◆ Problem to work on ◆
Copy out all of the data below with no alterations.

______

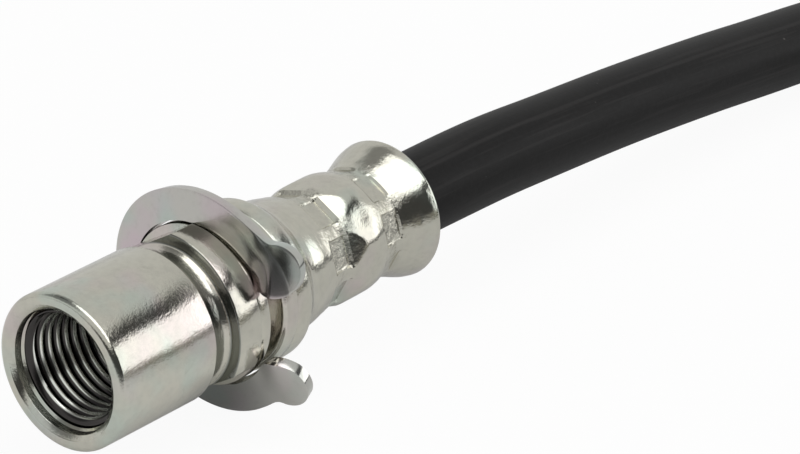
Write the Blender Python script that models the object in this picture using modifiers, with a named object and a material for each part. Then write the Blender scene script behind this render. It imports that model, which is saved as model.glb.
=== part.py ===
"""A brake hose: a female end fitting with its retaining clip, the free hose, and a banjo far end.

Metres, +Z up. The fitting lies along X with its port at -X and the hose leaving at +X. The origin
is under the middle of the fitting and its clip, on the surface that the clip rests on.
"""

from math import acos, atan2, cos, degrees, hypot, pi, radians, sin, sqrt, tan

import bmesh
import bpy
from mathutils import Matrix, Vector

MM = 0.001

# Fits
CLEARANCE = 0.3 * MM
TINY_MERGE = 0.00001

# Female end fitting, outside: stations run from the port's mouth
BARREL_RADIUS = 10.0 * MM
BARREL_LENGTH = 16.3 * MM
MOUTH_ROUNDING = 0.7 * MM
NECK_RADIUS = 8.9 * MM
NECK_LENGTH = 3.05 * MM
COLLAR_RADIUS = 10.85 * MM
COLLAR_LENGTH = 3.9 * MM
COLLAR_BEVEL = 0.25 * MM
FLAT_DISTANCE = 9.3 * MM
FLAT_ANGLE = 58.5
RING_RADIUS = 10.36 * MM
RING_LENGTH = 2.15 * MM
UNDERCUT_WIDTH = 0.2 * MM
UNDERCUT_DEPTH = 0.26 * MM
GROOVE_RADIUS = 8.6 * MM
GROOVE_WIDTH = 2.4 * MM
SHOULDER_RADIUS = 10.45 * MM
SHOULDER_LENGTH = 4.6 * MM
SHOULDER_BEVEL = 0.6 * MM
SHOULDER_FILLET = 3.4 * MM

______

◆ Written answer ◆
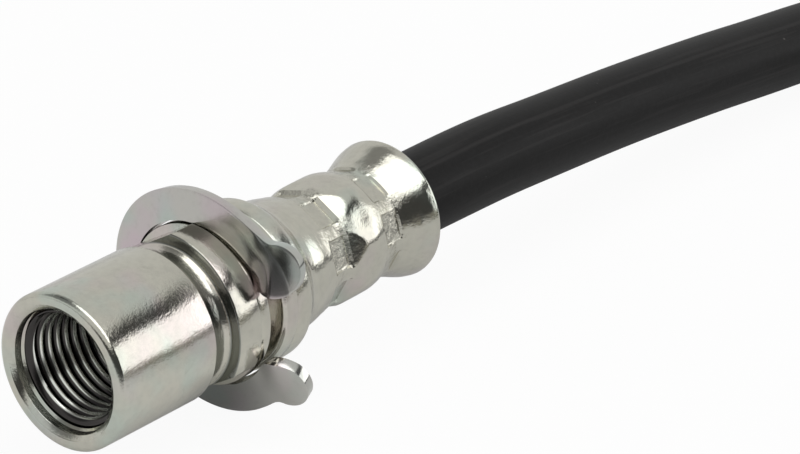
Write the Blender Python script that models the object in this picture using modifiers, with a named object and a material for each part. Then write the Blender scene script behind this render. It imports that model, which is saved as model.glb.
=== part.py ===
"""A brake hose: a female end fitting with its retaining clip, the free hose, and a banjo far end.

Metres, +Z up. The fitting lies along X with its port at -X and the hose leaving at +X. The origin
is under the middle of the fitting and its clip, on the surface that the clip rests on.
"""

from math import acos, atan2, cos, degrees, hypot, pi, radians, sin, sqrt, tan

import bmesh
import bpy
from mathutils import Matrix, Vector

MM = 0.001

# Fits
CLEARANCE = 0.3 * MM
TINY_MERGE = 0.00001

# Female end fitting, outside: stations run from the port's mouth
BARREL_RADIUS = 10.0 * MM
BARREL_LENGTH = 16.3 * MM
MOUTH_ROUNDING = 0.7 * MM
NECK_RADIUS = 8.9 * MM
NECK_LENGTH = 3.05 * MM
COLLAR_RADIUS = 10.85 * MM
COLLAR_LENGTH = 3.9 * MM
COLLAR_BEVEL = 0.25 * MM
FLAT_DISTANCE = 9.3 * MM
FLAT_ANGLE = 58.5
RING_RADIUS = 10.36 * MM
RING_LENGTH = 2.15 * MM
UNDERCUT_WIDTH = 0.2 * MM
UNDERCUT_DEPTH = 0.26 * MM
GROOVE_RADIUS = 8.6 * MM
GROOVE_WIDTH = 2.4 * MM
SHOULDER_RADIUS = 10.45 * MM
SHOULDER_LENGTH = 4.6 * MM
SHOULDER_BEVEL = 0.6 * MM
SHOULDER_FILLET = 3.4 * MM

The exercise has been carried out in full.